The Wiedenroths were parties to the first of these judgments and were in privity with a party in the second judgment. As the trial court stated in a well-reasoned memorandum:

As regards the "Ownership Lease for Purchase" and the question of whether it constitutes a lease or sales agreement, the Wills and the Wiedenroths are certainly privies. Privies are those who are so connected with one another in law as to be identified with each other in interest. Hentschel v. Smith, 278 Minn. 86, 153 N.W.2d 199 (1967). The Wills and the Wiedenroths were parties to the same Agreement, and both stood to benefit in their claims by a finding that the agreement at issue was a lease and not a sales agreement. It would be inconceivable for the same court to reach one conclusion as regards one of the parties and another result as regards the other party when the parties are as closely connected in law and interest as the Wills and the Wiedenroths are in this matter.

Finally, the Wiedenroths were given a full and fair opportunity to be heard on the adjudicated issue. The Wiedenroths were parties to the first action and they were served notice and appeared at the hearing of the second action.

Trial courts have broad discretion in determining whether offensive collateral estoppel should be applied. White Earth Band of Chippewa Indians v. Alexander, 683 F.2d 1129 (8th Cir.1982), cert. denied, 459 U.S. 1070, 103 S.Ct. 489, 74 L.Ed.2d 631 (1982).

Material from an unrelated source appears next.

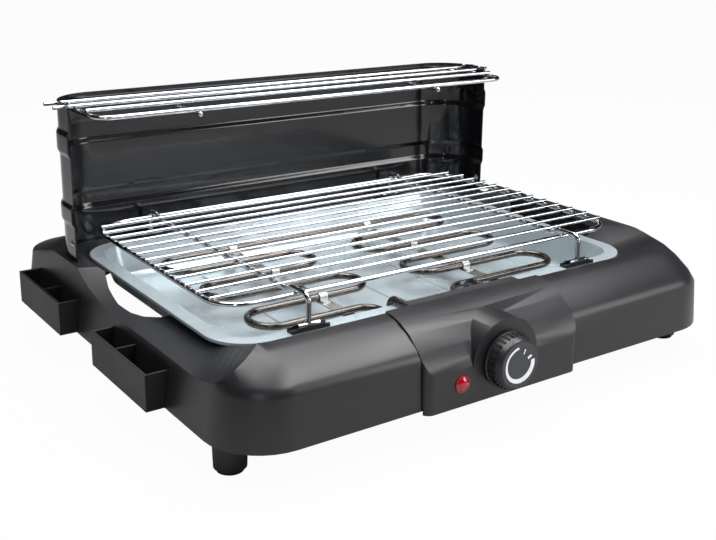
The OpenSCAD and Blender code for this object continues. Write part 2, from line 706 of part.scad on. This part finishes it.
module lamp_holder() color([0.85, 0.85, 0.8]) placed()
  translate([lamp_x, box_y + 2.5, lamp_z]) rotate([-90, 0, 0]) difference() {
    union() {
      cylinder(d=16, h=2, $fn=40);
      cylinder(d=13.4, h=13, $fn=40);
      for (x = [-2.5, 2.5]) translate([x - 0.3, -2, 12.5]) cube([0.6, 4, 7]);
    }
    translate([0, 0, -1]) cylinder(d=11, h=11, $fn=40);
  }

// ---------------------------------------------------------------- grill rack
module rack_frame() color(chrome) placed()
  wire_ring(rack_w, rack_y0, rack_y1, rack_rf, rack_rr, rack_z, frame_wire);

// how far a corner of radius r draws the outer wire in, off mm from its end
function corner_cut(r, off) = off < r ? r - sqrt(r*r - pow(r - off, 2)) : 0;

// long wires welded on top of the outer wire, their ends standing out a little
module rack_bars() color(chrome) placed()
  for (i = [1:rack_wires]) {
    cut = max(corner_cut(rack_rf, i*pitch), corner_cut(rack_rr, (rack_wires + 1 - i)*pitch));
    end = rack_w/2 - cut + 3;
    wire_x(-end, end, rack_y0 + i*pitch, rack_z + (frame_wire + thin_wire)/2 - weld, thin_wire, 16);
  }

// wire under the bars that rises over the outer wire and is bent down into feet
module leg_wire(x) color(chrome) placed() {
  d = frame_wire;
  top = rack_z + frame_wire - weld;
  run = 11;
  r = 6;
  zf = rest_top + d/2;
  y0 = rack_y0 + 17;
  y1 = rack_y1 - 17;
  wire_y(x, y0, y1, rack_z, d);
  wire_y(x, y1 + run, leg_y1 - r, top, d);
  wire_y(x, leg_y0 + r, y0 - run, top, d);
  slant(x, y1, rack_z, run, top - rack_z, d);
  slant(x, y0, rack_z, -run, top - rack_z, d);
  bend_yz(x, leg_y1 - r, top - r, r, 0, d);
  bend_yz(x, leg_y0 + r, top - r, r, 90, d);
  for (y = [leg_y0, leg_y1]) {
    wire_z(x, y, zf, top - r, d);
    wire_x(x - 10, x + 10, y, zf, d);
  }
}

// sloping length of wire between two kinks, dy along and dz up
module slant(x, y, z, dy, dz, d) {
  translate([x, y, z]) rotate([atan2(dz, dy) - 90, 0, 0])
    cylinder(d=d, h=norm([dy, dz]), $fn=20);
  translate([x, y, z]) sphere(d=d + 0.2, $fn=32);
  translate([x, y + dy, z + dz]) sphere(d=d + 0.2, $fn=32);
}
module rack_leg_wire_left() leg_wire(-cross_x);
module rack_leg_wire_right() leg_wire(cross_x);

// ---------------------------------------------------------------- windshield
// soft step from 0 to 1 between the heights a and b
function step(z, a, b) = z <= a ? 0 : z >= b ? 1 : (1 - cos(180*(z - a)/(b - a)))/2;
// outward press of the sheet at height z: a lower and an upper bead
function press(z) = bead*(step(z, 89, 95) - step(z, 106, 112) + step(z, 154, 160) - step(z, 174, 180));
// heights at which the profile bends
bends = [for (z0 = [89, 106, 154, 174]) for (i = [0:4]) z0 + i*1.5];

// side profile of the sheet with its folded top hem
module sheet_profile() {
  t = shield_t;
  outer = [for (z = bends) [press(z), z]];
  inner = [for (i = [len(bends) - 1:-1:0]) [press(bends[i]) - t, bends[i]]];
  polygon(concat([[0, sh_z0]], outer, [[0, shield_top], [-2*t, shield_top], [-2*t, shield_top - 5],
    [-t, shield_top - 5]], inner, [[-t, sh_z0]]));
}

module windshield_sheet() color(black) placed() difference() {
  wing_sweep(shield_w, wing_y, sh_y, sh_r) sheet_profile();
  // rounded upper front corners of the wings
  rotate([90, 0, 90]) linear_extrude(600, center=true) difference() {
    translate([wing_y - 1, shield_top - 4]) square([5, 5]);
    translate([wing_y + 4, shield_top - 4]) circle(r=4, $fn=40);
  }
  // notches the warming rack hangs in
  for (y = hang_y) translate([-300, y - 2.5, bar_z - thin_wire/2 - 0.2]) cube([600, 5, 20]);
  for (x = [-1, 1]) translate([x*shield_w/2, wing_y + 7, 73]) rotate([0, 90, 0])
    cylinder(d=3.4, h=12, center=true, $fn=24);
}

// domed studs through the lower front corners of the wings
module windshield_studs() color(steel) placed() mirror_x()
  translate([shield_w/2, wing_y + 7, 73]) rotate([0, 90, 0]) {
    translate([0, 0, -shield_t]) cylinder(d=3.4, h=shield_t, $fn=24);
    intersection() {
      translate([0, 0, -3.4]) sphere(r=5, $fn=40);
      cylinder(d=7, h=2, $fn=32);
    }
    translate([0, 0, -shield_t]) intersection() {
      translate([0, 0, 3.4]) sphere(r=5, $fn=40);
      translate([0, 0, -2]) cylinder(d=7, h=2, $fn=32);
    }
  }

// ---------------------------------------------------------------- warming rack
module warming_frame() color(chrome) placed()
  wire_ring(warm_w - frame_wire, warm_y0 + frame_wire/2, warm_y1 - frame_wire/2, 14, 38, warm_z,
    frame_wire);

module warming_bars() color(chrome) placed() {
  wire_x(-warm_w/2 + 0.5, warm_w/2 - 0.5, 86, bar_z, thin_wire + 0.4);
  for (y = hang_y) wire_x(-256, 256, y, bar_z, thin_wire + 0.4);
}

// wires tied under the bars, their front ends curled down
module warming_ties() color(chrome) placed() for (x = [-warm_tie_x, warm_tie_x]) {
  z = warm_z - frame_wire/2 - thin_wire/2 + 0.2;
  wire_y(x, warm_y0 - 3, warm_y1 - 1, z, thin_wire);
  translate([x, warm_y0 - 3, z]) sphere(d=5, $fn=24);
}

housing_shell();
leg_front_left();
leg_front_right();
leg_rear_left();
leg_rear_right();
foot_pads();
leg_screws();
socket_left_front();
socket_left_rear();
socket_right_front();
socket_right_rear();
drip_pan();
rest_front_left();
rest_front_right();
rest_rear_left();
rest_rear_right();
heating_element();
element_strip_left();
element_strip_right();
element_clips();
terminal_plate();
terminal_pins();
box_cover();
box_base();
box_screws();
thermostat_body();
thermostat_shaft();
thermostat_nut();
terminal_block();
knob_body();
knob_dial();
knob_ring();
dial_scale();
lamp_lens();
lamp_holder();
rack_frame();
rack_bars();
rack_leg_wire_left();
rack_leg_wire_right();
windshield_sheet();
windshield_studs();
warming_frame();
warming_bars();
warming_ties();
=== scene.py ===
"""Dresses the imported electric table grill: soft edges, materials, studio and camera."""
import json
import math

import bpy
from mathutils import Matrix, Vector

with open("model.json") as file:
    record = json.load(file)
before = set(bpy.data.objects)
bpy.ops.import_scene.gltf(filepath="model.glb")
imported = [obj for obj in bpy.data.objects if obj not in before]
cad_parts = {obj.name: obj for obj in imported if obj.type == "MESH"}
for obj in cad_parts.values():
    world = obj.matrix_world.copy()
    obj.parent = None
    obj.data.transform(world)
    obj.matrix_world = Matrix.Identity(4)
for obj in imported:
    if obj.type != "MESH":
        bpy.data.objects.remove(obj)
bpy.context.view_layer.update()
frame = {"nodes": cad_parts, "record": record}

MM = 0.001

# ------------------------------------------------------------------ camera
FRAME_W, FRAME_H = 716, 540
FOCAL_PX = 1071.0          # focal length in pixels of the 716 px wide frame
HORIZON_ROW = 213.0        # row that the optical axis passes through
CAM_PLACE = Vector((-0.5740, -0.8174, 0.3965))
CAM_AZIMUTH = math.radians(-35.0)
CAM_PITCH = math.radians(15.53)
CAM_ROLL = math.radians(0.65)
SENSOR = 36.0              # sensor width, mm


def add_camera():
    back = Vector((math.sin(CAM_AZIMUTH) * math.cos(CAM_PITCH),
                   -math.cos(CAM_AZIMUTH) * math.cos(CAM_PITCH),
                   math.sin(CAM_PITCH)))
    right = (-back).cross(Vector((0, 0, 1))).normalized()
    up = right.cross(-back)
    right2 = right * math.cos(CAM_ROLL) + up * math.sin(CAM_ROLL)
    up2 = up * math.cos(CAM_ROLL) - right * math.sin(CAM_ROLL)
    data = bpy.data.cameras.new("camera")
    data.sensor_width = SENSOR
    data.lens = FOCAL_PX / FRAME_W * SENSOR
    data.shift_y = -(FRAME_H / 2 - HORIZON_ROW) / FRAME_W
    data.clip_start = 0.01
    data.clip_end = 100.0
    cam = bpy.data.objects.new("camera", data)
    bpy.context.scene.collection.objects.link(cam)
    turn = Matrix((right2, up2, back)).transposed().to_4x4()
    cam.matrix_world = Matrix.Translation(CAM_PLACE) @ turn
    bpy.context.scene.camera = cam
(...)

Because all of the requirements for collateral estoppel were met in this case, the trial court did not err in granting the bank's motion for summary judgment.

In opposition to the bank's motion for summary judgment, the Wiedenroths also claimed that the bank loans were usurious. This allegation did not appear in the Wiedenroths' cross-claim against the bank and may not be raised for the first time in opposition to a motion for summary judgment based on collateral estoppel. Because the usury claim was not properly raised, the trial court was correct in declining to address it and it need not be addressed on appeal.


Appellants are collaterally estopped from claiming that their combine was wrongfully repossessed.